• [Stated task]: What number of lines hold the word "this"? State that number and nothing besides.

• [Collected data]:
****************
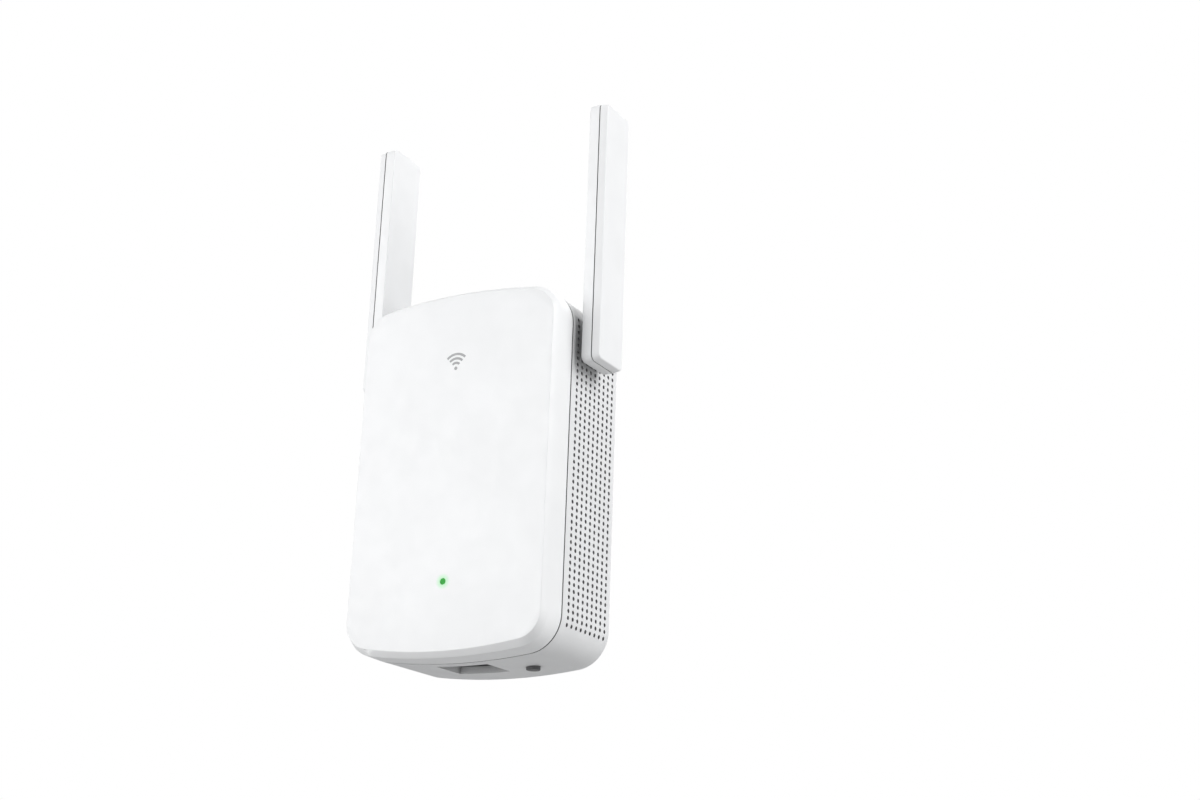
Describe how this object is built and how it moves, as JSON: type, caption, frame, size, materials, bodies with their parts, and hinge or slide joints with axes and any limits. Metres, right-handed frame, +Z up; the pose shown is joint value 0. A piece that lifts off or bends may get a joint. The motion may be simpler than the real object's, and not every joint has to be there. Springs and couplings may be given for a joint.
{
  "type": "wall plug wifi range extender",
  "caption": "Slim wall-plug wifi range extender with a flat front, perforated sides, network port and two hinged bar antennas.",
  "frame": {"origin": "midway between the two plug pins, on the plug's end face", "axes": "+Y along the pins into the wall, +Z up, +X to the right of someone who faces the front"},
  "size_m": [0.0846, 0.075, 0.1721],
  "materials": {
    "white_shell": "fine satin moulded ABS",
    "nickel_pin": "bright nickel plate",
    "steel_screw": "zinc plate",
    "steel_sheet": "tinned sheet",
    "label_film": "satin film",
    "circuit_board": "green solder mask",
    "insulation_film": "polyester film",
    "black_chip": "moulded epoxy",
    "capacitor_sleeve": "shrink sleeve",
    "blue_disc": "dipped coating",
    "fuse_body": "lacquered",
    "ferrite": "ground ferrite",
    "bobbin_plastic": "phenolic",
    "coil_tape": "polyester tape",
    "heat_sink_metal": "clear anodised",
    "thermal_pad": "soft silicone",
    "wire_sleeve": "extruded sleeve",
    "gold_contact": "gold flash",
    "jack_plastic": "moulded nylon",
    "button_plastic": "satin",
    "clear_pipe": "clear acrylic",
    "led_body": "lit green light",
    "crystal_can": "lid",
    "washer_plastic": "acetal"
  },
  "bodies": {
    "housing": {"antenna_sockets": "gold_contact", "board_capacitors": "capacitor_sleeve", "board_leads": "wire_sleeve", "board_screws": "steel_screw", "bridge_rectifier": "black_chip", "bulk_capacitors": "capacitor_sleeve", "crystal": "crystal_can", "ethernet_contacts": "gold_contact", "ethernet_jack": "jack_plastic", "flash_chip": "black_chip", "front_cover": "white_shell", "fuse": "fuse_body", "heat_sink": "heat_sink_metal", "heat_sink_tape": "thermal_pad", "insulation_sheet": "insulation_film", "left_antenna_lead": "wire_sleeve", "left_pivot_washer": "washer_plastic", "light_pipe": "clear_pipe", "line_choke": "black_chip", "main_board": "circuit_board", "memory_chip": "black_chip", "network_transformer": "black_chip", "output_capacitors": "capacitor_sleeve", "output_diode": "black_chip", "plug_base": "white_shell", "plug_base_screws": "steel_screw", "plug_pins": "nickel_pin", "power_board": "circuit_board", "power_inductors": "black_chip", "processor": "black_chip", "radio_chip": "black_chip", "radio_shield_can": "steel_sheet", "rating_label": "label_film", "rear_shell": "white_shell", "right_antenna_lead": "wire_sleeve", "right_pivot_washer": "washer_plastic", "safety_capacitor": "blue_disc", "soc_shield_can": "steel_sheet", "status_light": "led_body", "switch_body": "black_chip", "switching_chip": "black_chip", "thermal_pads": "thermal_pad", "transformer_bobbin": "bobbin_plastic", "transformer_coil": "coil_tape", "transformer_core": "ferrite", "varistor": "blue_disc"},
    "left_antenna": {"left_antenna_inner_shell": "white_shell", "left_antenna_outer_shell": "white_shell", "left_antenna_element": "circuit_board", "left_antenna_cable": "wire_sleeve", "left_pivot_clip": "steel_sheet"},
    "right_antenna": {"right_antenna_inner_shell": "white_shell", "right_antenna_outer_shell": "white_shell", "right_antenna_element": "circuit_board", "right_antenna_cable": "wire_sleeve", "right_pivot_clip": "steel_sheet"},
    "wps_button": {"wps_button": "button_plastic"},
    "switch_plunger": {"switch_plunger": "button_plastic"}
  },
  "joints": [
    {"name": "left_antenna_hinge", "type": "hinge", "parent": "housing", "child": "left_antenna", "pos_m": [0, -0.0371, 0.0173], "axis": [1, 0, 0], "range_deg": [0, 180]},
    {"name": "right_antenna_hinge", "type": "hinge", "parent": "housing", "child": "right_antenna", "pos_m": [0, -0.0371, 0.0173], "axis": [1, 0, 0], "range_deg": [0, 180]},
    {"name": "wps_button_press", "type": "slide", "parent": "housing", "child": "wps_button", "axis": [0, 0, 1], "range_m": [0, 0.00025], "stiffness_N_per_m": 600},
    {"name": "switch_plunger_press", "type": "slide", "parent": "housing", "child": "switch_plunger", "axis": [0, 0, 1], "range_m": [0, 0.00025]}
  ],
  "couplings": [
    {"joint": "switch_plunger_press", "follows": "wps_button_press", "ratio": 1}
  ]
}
****************
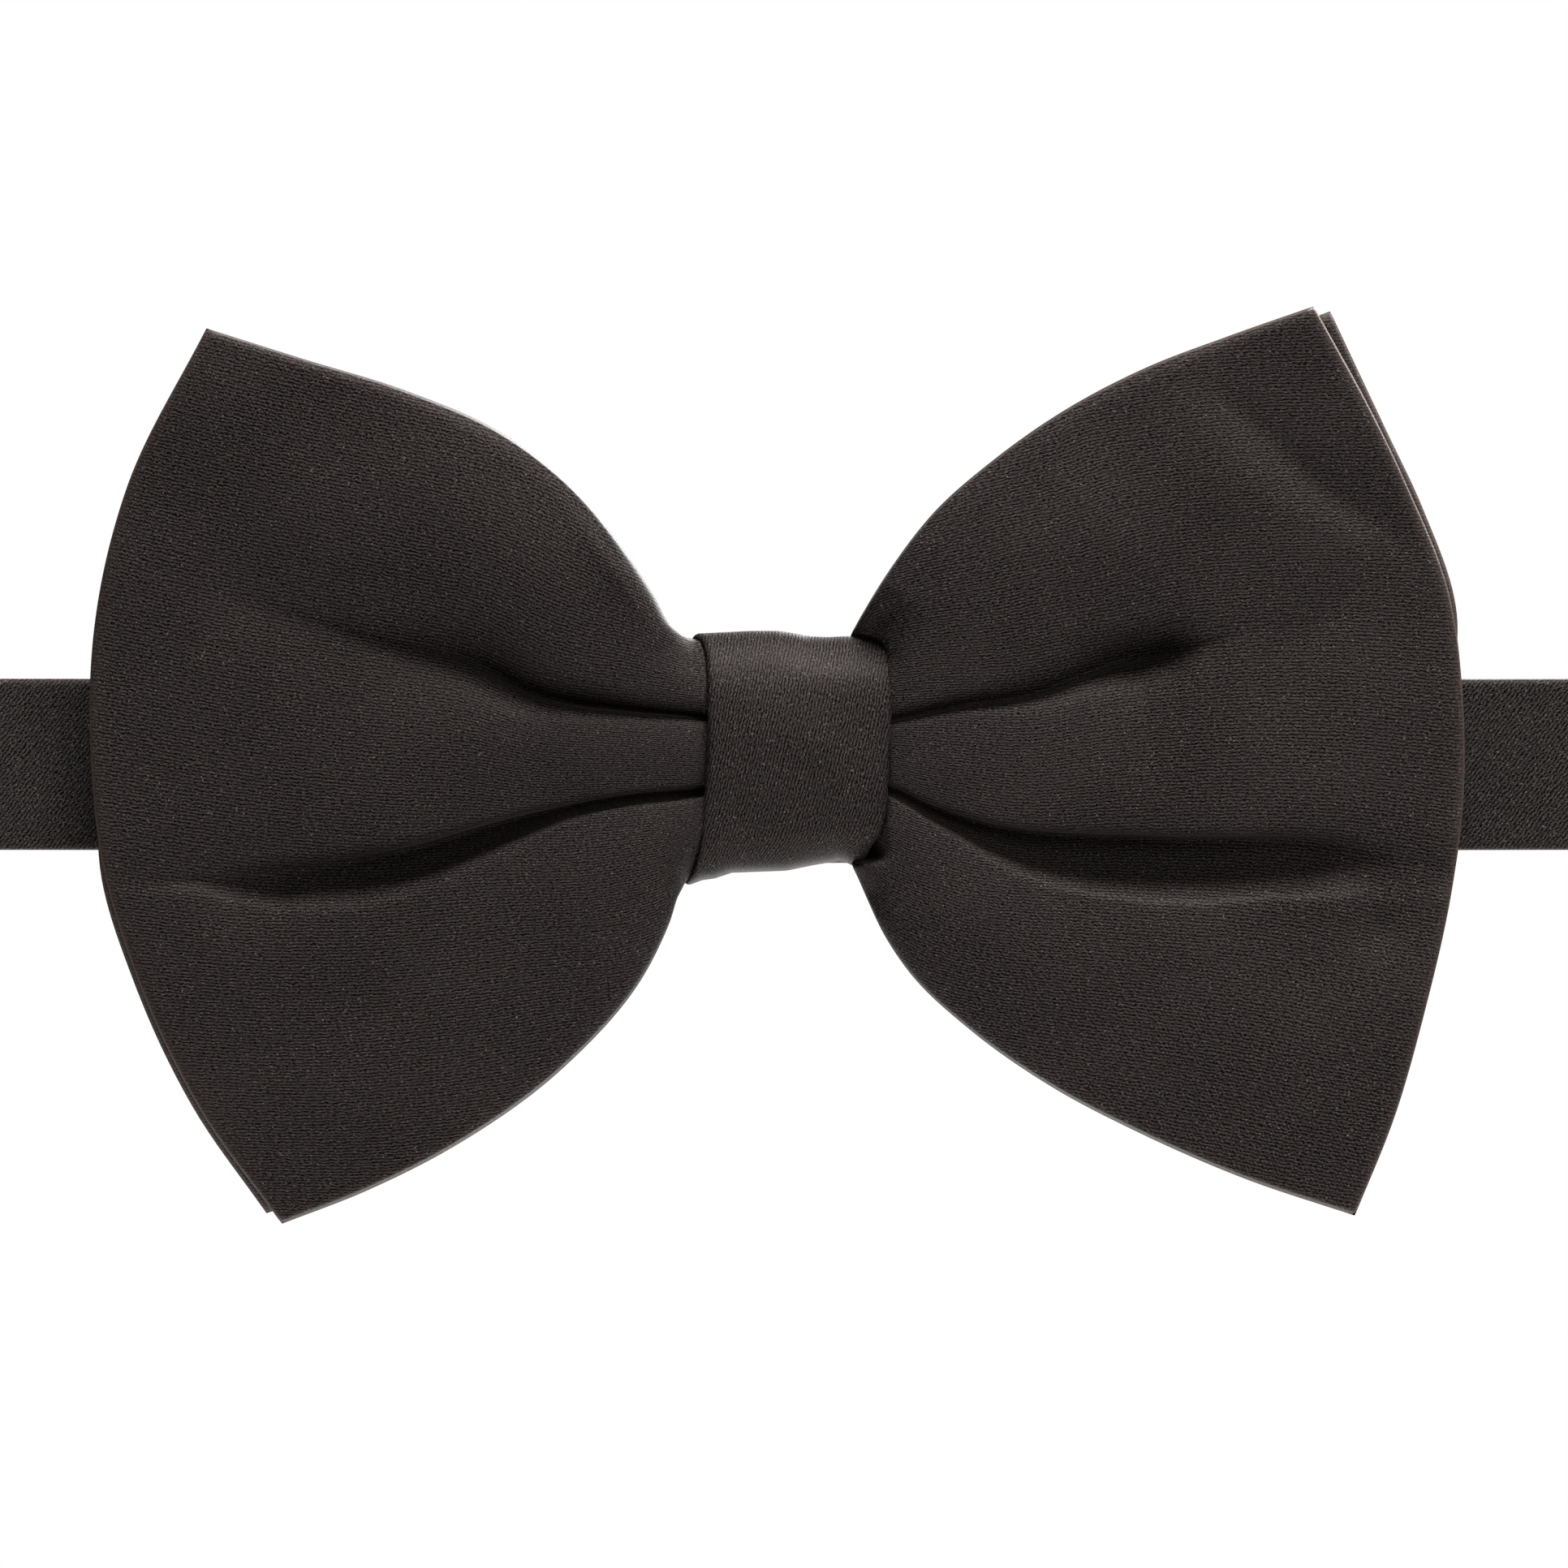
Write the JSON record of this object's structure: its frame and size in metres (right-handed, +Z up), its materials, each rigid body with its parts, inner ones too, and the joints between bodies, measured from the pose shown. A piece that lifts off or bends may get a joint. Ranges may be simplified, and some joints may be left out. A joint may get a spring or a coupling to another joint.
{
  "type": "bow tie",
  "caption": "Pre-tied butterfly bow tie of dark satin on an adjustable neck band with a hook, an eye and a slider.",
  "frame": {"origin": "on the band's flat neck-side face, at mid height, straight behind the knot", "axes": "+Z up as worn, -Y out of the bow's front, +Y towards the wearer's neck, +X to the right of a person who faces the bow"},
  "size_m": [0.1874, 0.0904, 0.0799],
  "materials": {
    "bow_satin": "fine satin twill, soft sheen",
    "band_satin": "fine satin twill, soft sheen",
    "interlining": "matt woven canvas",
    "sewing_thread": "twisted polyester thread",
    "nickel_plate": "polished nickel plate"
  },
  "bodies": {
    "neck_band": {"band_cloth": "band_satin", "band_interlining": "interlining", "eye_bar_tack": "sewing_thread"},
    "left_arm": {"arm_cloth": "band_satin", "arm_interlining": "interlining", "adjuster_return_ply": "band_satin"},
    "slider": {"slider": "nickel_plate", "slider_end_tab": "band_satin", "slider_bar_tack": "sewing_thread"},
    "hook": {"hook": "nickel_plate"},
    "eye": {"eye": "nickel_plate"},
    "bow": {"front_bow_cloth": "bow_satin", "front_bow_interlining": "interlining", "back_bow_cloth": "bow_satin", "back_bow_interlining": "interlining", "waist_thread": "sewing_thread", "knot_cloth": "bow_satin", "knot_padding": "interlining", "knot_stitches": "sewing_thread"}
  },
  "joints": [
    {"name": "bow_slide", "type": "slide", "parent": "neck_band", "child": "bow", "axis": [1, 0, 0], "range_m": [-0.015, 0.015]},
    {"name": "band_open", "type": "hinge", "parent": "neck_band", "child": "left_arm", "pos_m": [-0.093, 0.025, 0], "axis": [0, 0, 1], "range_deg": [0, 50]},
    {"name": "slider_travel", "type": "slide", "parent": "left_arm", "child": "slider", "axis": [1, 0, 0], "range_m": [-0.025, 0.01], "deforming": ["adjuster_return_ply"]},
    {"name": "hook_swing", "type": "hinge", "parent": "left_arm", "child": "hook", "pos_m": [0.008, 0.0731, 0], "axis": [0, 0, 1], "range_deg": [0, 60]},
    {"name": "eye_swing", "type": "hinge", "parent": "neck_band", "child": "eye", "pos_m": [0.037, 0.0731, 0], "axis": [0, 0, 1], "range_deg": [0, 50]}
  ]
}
****************
• [Written answer]: 2